For contractual terms that support this strategy, see my presentation at Agile 2008 at:
http://submissions.agile2008.org/node/282

A complete paper will be uploaded for the conference by 15 June.

10:52 AM  
Blogger Bill said...

Jeff,

Is there somewhere I can download your paper on Agile contracts?

Thanks,

Bill House

7:41 PM  
Blogger Jeff Sutherland said...

The Agile contract work is going on at:
http://jeffsutherland.com/scrum/2008/11/agile-contracts-working-group.html

My Agile 2998 presentation on this can be found at:
http://jeffsutherland.com/scrum/2008/08/agile-2008-money-for-nothing.html

8:06 PM  
Blogger K Jackson said...

Great blog! It really challenged some of my thinking.

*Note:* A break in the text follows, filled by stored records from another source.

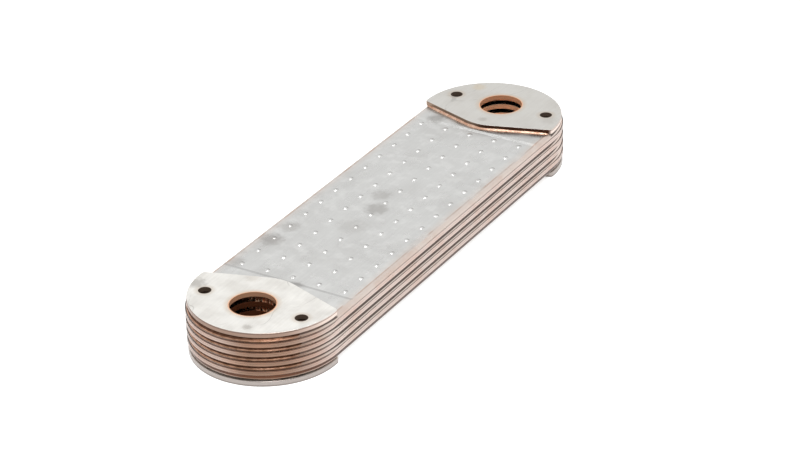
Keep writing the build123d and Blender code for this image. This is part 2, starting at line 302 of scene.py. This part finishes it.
# ---------------------------------------------------------------- finishes
def stamped_flange_steel():
    """Bright annealed stainless plate, stamped.

    It gives the eye a pale satin top with a faint grain, thin rings of heat tint round the holes,
    and browner sheared edges.
    """
    material, tree = new_material("bright_annealed_stainless_plate_stamped")
    spot = spots(tree)
    # The far flange is drawn a little greyer than the near one.
    greyer = add(tree, "ramp", spot.along, -0.08, 0.10)
    colour = add(tree, "blend", greyer, linear("EDEBE6"), linear("D0CEC9"))
    # Cloudy furnace haze, patches about 12 mm across.
    haze = add(tree, "times", cloud(tree, spot.place, 12 * MM, 0.35, 0.75), 0.35)
    colour = add(tree, "blend", haze, colour, linear("BDB8B0"))
    # Fine rolling grain along the sheet, 0.3 mm wide: drawn three times coarser to show.
    grain = cloud(tree, spot.place, 1.0 * MM, 0.3, 0.7, 2.0, (0.06, 1, 1))
    colour = add(tree, "blend", add(tree, "times", grain, 0.10), colour, linear("A9A49D"))
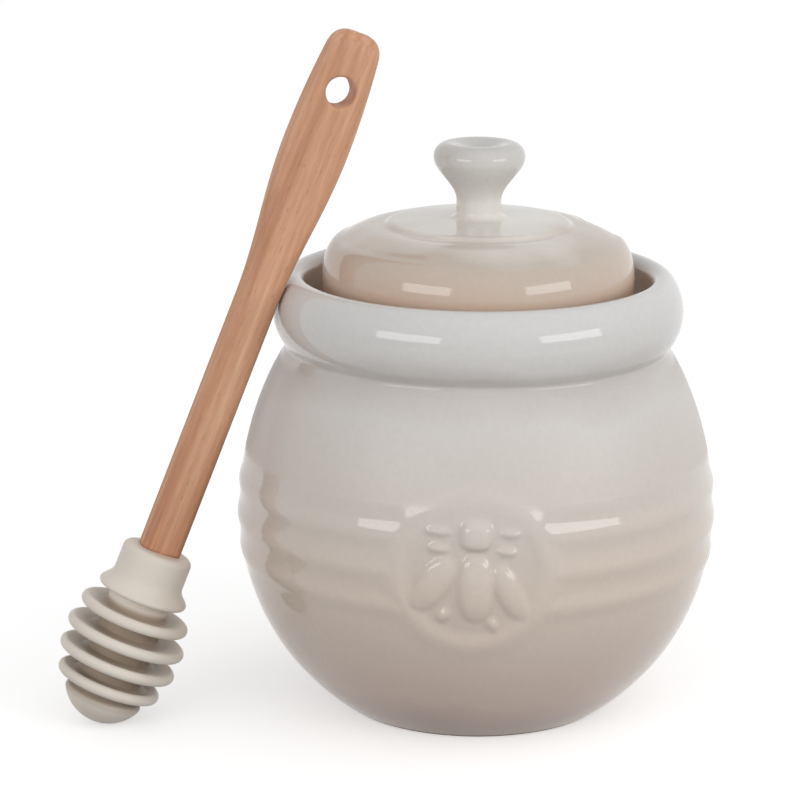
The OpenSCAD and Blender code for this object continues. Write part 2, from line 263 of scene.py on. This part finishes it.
def pot_profile():
    """From the middle of the hollow foot out over belly and collar, and in to the middle of the floor."""
    z_low = np.linspace(0, BELLY_Z, 60)
    z_high = np.linspace(BELLY_Z, NECK_Z, 60)[1:]
    z_under = np.linspace(NECK_Z, COLLAR_Z, 20)[1:]
    under = arc_radius(COLLAR_R - NECK_R, COLLAR_LOW)
    (lip_x, lip_z, lip), (side_x, side_z, side) = collar_rounds()
    lip_a = math.degrees(math.atan2(lip_z - side_z, lip_x - side_x))
    ledge_low = LEDGE_Z - LEDGE_T
    bowl_top = ledge_low - (float(bowl_r(ledge_low - WALL)) - THROAT_R) * LEDGE_SLOPE
    bowl_low = FLOOR_Z + FLOOR_ROUND
    z_bowl = np.linspace(bowl_top, bowl_low, 60)
    foot = [[0, FOOT_HOLLOW], [FOOT_R - FOOT_W, FOOT_HOLLOW], [FOOT_R - FOOT_W, 0]]
    return np.concatenate([
        foot,
        np.stack([body_r(z_low), z_low], -1),
        np.stack([body_r(z_high), z_high], -1),
        np.stack([arc_at(COLLAR_R, COLLAR_Z, under, z_under), z_under], -1),
        arc(side_x, side_z, side, lip_a / 6, lip_a),
        arc(lip_x, lip_z, lip, lip_a + 4, 180),
        [[RECESS_R, LEDGE_Z], [THROAT_R, LEDGE_Z], [THROAT_R, ledge_low]],
        np.stack([bowl_r(z_bowl), z_bowl], -1),
        arc(float(bowl_r(bowl_low)) - FLOOR_ROUND, bowl_low, FLOOR_ROUND, -5, -90),
        [[0, FLOOR_Z]],
    ])


def dome(u, v, x, y, turn, length, width, height, square):
    """A raised form centred on (x, y), rounded like a worn mould's, length along its own turn."""
    a = math.radians(turn)
    along = (u - x) * math.cos(a) + (v - y) * math.sin(a)
    across = (v - y) * math.cos(a) - (u - x) * math.sin(a)
    q = np.abs(2 * along / length) ** square + np.abs(2 * across / width) ** square
    return height * np.sqrt(np.clip(1 - q, 0, 1))


# The bee's parts in mm from the medallion's middle: x, y, turn, length, width, height, squareness
BEE = (
    (0.85, 8.5, -3, 6.6, 6.4, 1.0, 3.0),
    (0.73, -2.8, 91.5, 14.6, 7.4, 1.0, 2.4),
    (-8.07, -1.98, 56, 13.4, 6.7, 0.75, 2.3),
    (7.8, -3.7, -64, 13.0, 5.4, 0.75, 2.3),
    (-6.9, 9.3, -2, 5.8, 1.8, 0.55, 2.0),
    (-6.9, 5.7, -3, 4.8, 1.9, 0.55, 2.0),
    (7.7, 8.9, -5, 4.6, 1.8, 0.55, 2.0),
    (7.1, 5.1, -8, 4.6, 1.9, 0.55, 2.0),
    (-5.8, -8.8, 50, 3.4, 2.4, 0.55, 2.0),
    (4.35, -10.8, -60, 3.4, 2.4, 0.55, 2.0),
)


def bee_relief(u, v):
    """Height of the bee at (u, v) mm from the medallion's middle, u to the right and v up."""
    return BEE_SOFT_H * np.max([dome(u, v, *part) for part in BEE], axis=0)


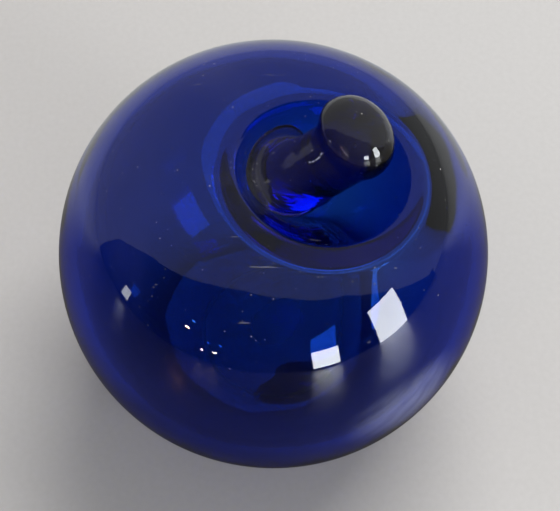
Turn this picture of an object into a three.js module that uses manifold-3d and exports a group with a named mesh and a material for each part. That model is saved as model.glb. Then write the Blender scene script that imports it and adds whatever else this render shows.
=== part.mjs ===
// A blown glass paperweight in the form of an apple, in millimetres, with +Z up.
// The origin is the middle of the foot it stands on, straight below the middle of the blown bubble.
// The stem leans towards +X. The finger dimple in the crown sits off the bubble's axis, towards +X and -Y.
import * as THREE from "three";
import { ParametricGeometry } from "three/addons/geometries/ParametricGeometry.js";
import { mergeVertices } from "three/addons/utils/BufferGeometryUtils.js";
import Module from "manifold-3d";

const wasm = await Module();
wasm.setup();

// The blown bubble
const bodyRadius = 44;
const wallThickness = 3.5;
const footDepth = 5; // how much of the round bottom is flattened away
const baseThickness = 7; // glass left under the hollow
const baseInnerRound = 12; // where the hollow's floor turns up into its wall

// The foot: a flat ring round a shallow hollow, the kick-up, which keeps the rough pontil off the table
const footEdgeRound = 1.5;
const kickRadius = 14;
const kickRise = 3.2;

// The crown: a rounded lip round a steep dimple
const shoulderWidth = 24.2; // from the widest outline in to the lip's ring
const shoulderFullness = 0.94; // how far the lip stands proud of the round side, on its outer side
const shoulderTurn = 16.2; // degrees of the round side, below the lip, that the shoulder takes the place of
const lipSlope = 0.09; // fall of the lip's ring for each millimetre towards +X
const lipInnerRound = 0.7; // the lip's round on the hollow's side of the wall
const dimpleX = 7.6;
const dimpleY = -3.6;
const dimpleDepth = 11; // from the lip's middle height down to the dimple's floor
const dimpleCorner = 7; // round between the dimple's wall and its floor
const floorTurn = 10; // degrees that the floor has risen through where the corner begins

// The blow hole, on the bubble's own axis, which the stem's glass plugs
const blowHoleRadius = 3.5;
const plugProud = 0.5; // how far the plug hangs into the hollow
const glassGap = 0.3; // between pieces that are fused on the real object

// The stem, one hot bit of glass: a root pad on the dimple's floor, a leaning shaft and a round knob
const rootX = 1.9;
const rootY = 1.2;
const rootLift = 1.2; // the root ball's middle above the dimple's floor
const rootRadius = 8.3;
const shaftRadius = 6.4;
const knobRadius = 7.2;
const knobReachX = 13;
const knobReachY = 0.4;
const knobRise = 12.8;
const stemSag = 0.75; // how far the shaft's middle hangs below the straight line from root to knob
const neckRound = 8; // concave rounds where the shaft meets the root and the knob

// The pontil seal, a small lens of glass left by the rod that held the base
const sealRadius = 6;
const sealEdge = 0.7;
const sealCrown = 0.6;

// Numbers of facets
const slices = 48;
const stemSlices = 28;

// Sizes that follow from those above
const radians = THREE.MathUtils.degToRad;
const centreHeight = bodyRadius - footDepth;
const lipRadius = bodyRadius - shoulderWidth;
const lipRound = wallThickness + lipInnerRound;
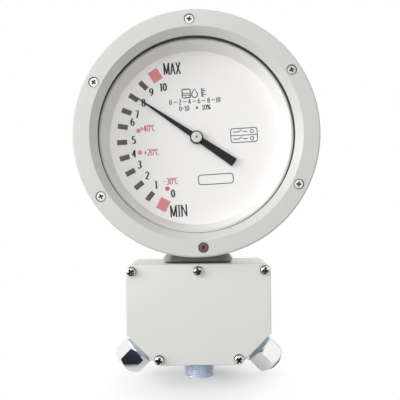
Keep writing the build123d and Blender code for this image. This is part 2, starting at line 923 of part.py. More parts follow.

I just finished a fixed priced contract where we tracked time at the level of themes rather than individual stories or tasks. This worked pretty well as there wasn't much overhead in using the timesheets for billing and at the end of the project we could compare our initial estimates to the actual hours using the timesheets.

I've often found it better to ask "What's left on this story/task?" rather than "What percentage complete is it?" for tracking real progress in a Burndown chart. "What's left" helps to illicit additional tasks and it focuses on the right question - Can we still get this story done by end of the sprint?

10:28 PM  
Blogger Sharmila said...

yes I would like to review "the Scrum paper" however I have some questions:
1. If time tracking is anti-scrum, what is it that proves that we eliminated "waste"
2. How do you measure rework

I agree that some % of data is error prone but this data is just to facilitate the decision and not to rely on the data for decisions. Practically "no time booking" works in a perfect team of mature people however this is not always the case. Secondly I remember a say "if u can not measure something you can not improve it". So time tracking is just a measure and I think it is worth the time. If time tracking is aborted, it does not really guarantee you that that 10% adds to productivity.

I somehow contradict the thought of time tracking is anti-scrum, if everyone owes everything, no one has anything.